Sunday, December 10, 2017

Siti Kewe, Sebuah Novel Tentang Kopi Gayo

Status ini akhirnya saya tulis juga, demikian tulis saya di akun facebook saya pada 19 September 2017.

Novel perdana saya akan segera dirilis dengan judul 'Siti Kewe' - membaca Kewenya seperti membaca ke pada kata kemana dan we pada kata wewangian. Siti Kewe....

Bismillah,
Siti Kewe kunikahen ko orom kuyu
Wih kin walimu
Tanoh kin saksimu
Lo ken saksi kalammu”

(Bismilah,
Siti Kawa kunikahkan engkau dengan angin
Air sebagai Walimu
Tanah sebagai Saksimu
Matahari sebagai Saksi Kalammu)

Mantra ini dulu diucapkan sebagian petani kopi di dataran tinggi Gayo - ketika akan menanam pohon kopi. Kata-kata ini disampaikan pada pohon kopi dan alam semesta- sebagai penghormatan pada mahkluk-mahkluk ciptaan Tuhan dan juga pada alam. Sejatinya, manusia sebagai salah satu mahkluk
ciptaan Tuhan haruslah menghormati mahkluk Tuhan lainnya dan juga menghormati alam- sebagai tempat hidup dan bertumbuh. Juga untuk syukur atas apa yang diberikan Tuhan melalui mahkluk lain dan alam pada kita- manusia.



Adalah novel Siti Kewe yang saya tulis ini, terinspirasi dari liputan-liputan saya di Tanah Gayo- ketika saya masih menjadi jurnalis sepanjang tahun 2000 - 2009 di Aceh. Kisah inipun mengambil setting di tahun-tahun tersebut. Dengan mengambil lokasi di Takengon, Aceh Tengah dan juga Bener Meriah. Sejak tahun 2003, Kabupaten Aceh Tengah dimekarkan menjadi dua kabupaten.

Novel ini menceritakan kisah tiga orang sahabat, Erwin, Azmi dan Supriyono.
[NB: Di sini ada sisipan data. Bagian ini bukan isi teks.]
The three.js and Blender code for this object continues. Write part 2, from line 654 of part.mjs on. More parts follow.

Tiga orang dari suku yang berbeda- Gayo, Aceh dan Jawa. Suku Jawa banyak tinggal di daerah ini- mereka umumnya keturunan para pekerja yang didatangkan Belanda pada masa kolonial dulu.

Kisah tiga orang sahabat ini- diaduk bersama seduhan kopi arabika Gayo.
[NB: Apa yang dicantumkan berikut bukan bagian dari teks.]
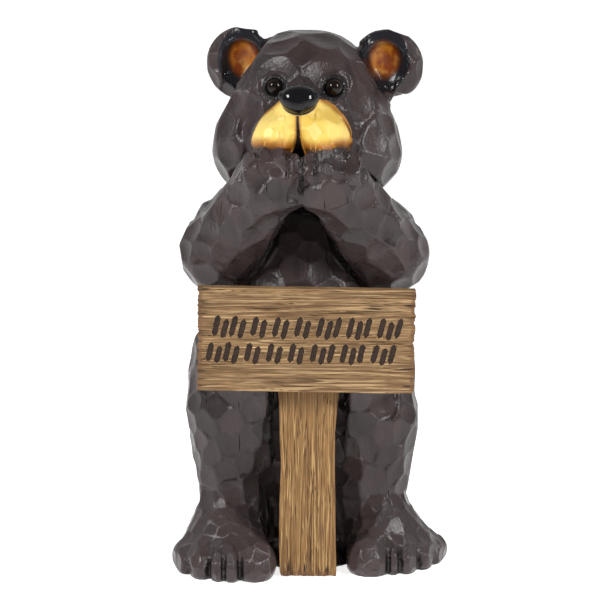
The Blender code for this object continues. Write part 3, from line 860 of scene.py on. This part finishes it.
# %% bear_paint: ground colour, dry brush, painted highlight and painted shade
tree, shader = start("bear_paint")
tone = written("cut_tone")
hairlines = times(mask(pattern(260, 2, (1, 1, 0.035)), 0.69, 0.73),
                  mask(pattern(22, 2, offset=(0.4, 0.1, 0)), 0.48, 0.60))
# Painted light: everything below about 0.1 m, the feet above all, is painted a lighter brown-black for light
# falling on them.
feet_painted_lighter = times(mask(height_of(on_object()), 0.105, 0.070), 0.6)
base = layered(
    mottled(pattern(14), 0.42, 0.62, (0.040, 0.026, 0.026), (0.031, 0.026, 0.025)),
    (mask(tone, 0.3, 1.0), (0.046, 0.032, 0.032)),
    (mask(tone, 0.3, 0.0), (0.033, 0.023, 0.023)),
    (mask(pattern(60, 5, (1, 1, 0.25)), 0.42, 0.80), (0.022, 0.014, 0.014)),
    (hairlines, (0.008, 0.005, 0.005)),
    (feet_painted_lighter, (0.060, 0.045, 0.045)))
bristles = pattern(620, 4, (1, 1, 0.06), 0.6)
patches = pattern(30, 3, (1, 1, 0.6), 0.55, (0.3, 0.1, 0.2))
facing_up = height_of(node("NewGeometry", {}, 1))
# Pale on ridges and on some flats, kept to the sides that face up: dry brush, and painted highlight where
# light falls from above.
ridge = times(mask(written("ridge_gap"), 1.3, 0.15), mask(patches, 0.50, 0.64))
ridge = times(ridge, mask(facing_up, -0.25, 0.25))
flat = times(mask(tone, 0.80, 0.97), mask(patches, 0.46, 0.62))
flat = times(flat, mask(facing_up, -0.2, 0.3))
brow_edge = mask(written("brow_gap"), 1.5, 0.2)
drybrush_and_highlight = maths("MAXIMUM", times(ridge, 0.62), times(flat, 0.14))
drybrush_and_highlight = maths("MAXIMUM", drybrush_and_highlight, times(brow_edge, 0.16))
# Painted shade: the creases get near-black paint and no pale brush.
out_of_crease_shade = mask(written("crease"), 0.50, 0.08)
drybrush_and_highlight = times(times(drybrush_and_highlight, mask(bristles, 0.28, 0.66)), out_of_crease_shade)
# No pale brush and no painted highlight on the front of the chest under the arms, where shade falls.
drybrush_and_highlight = times(drybrush_and_highlight, maths("SUBTRACT", 1.0, written("sheltered")))
base = mixed(out_of_crease_shade, (0.013, 0.009, 0.009), mixed(drybrush_and_highlight, base, (0.34, 0.31, 0.31)))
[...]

Jauh sebelum biji-biji kopi arabika Gayo diseduh, aromanya sudah terlebih dahulu mengembara. Putik-putik bunga berwarna putih, yang bergerombol dan bermekaran dari balik-balik ketiak daun- sudah menyampaikan keberadaannya, pada angin lalu yang membawanya. Baunya semerbak menebar seribu aroma dan rasa. Menghipnotis siapapun yang kebetulan dihampirinya.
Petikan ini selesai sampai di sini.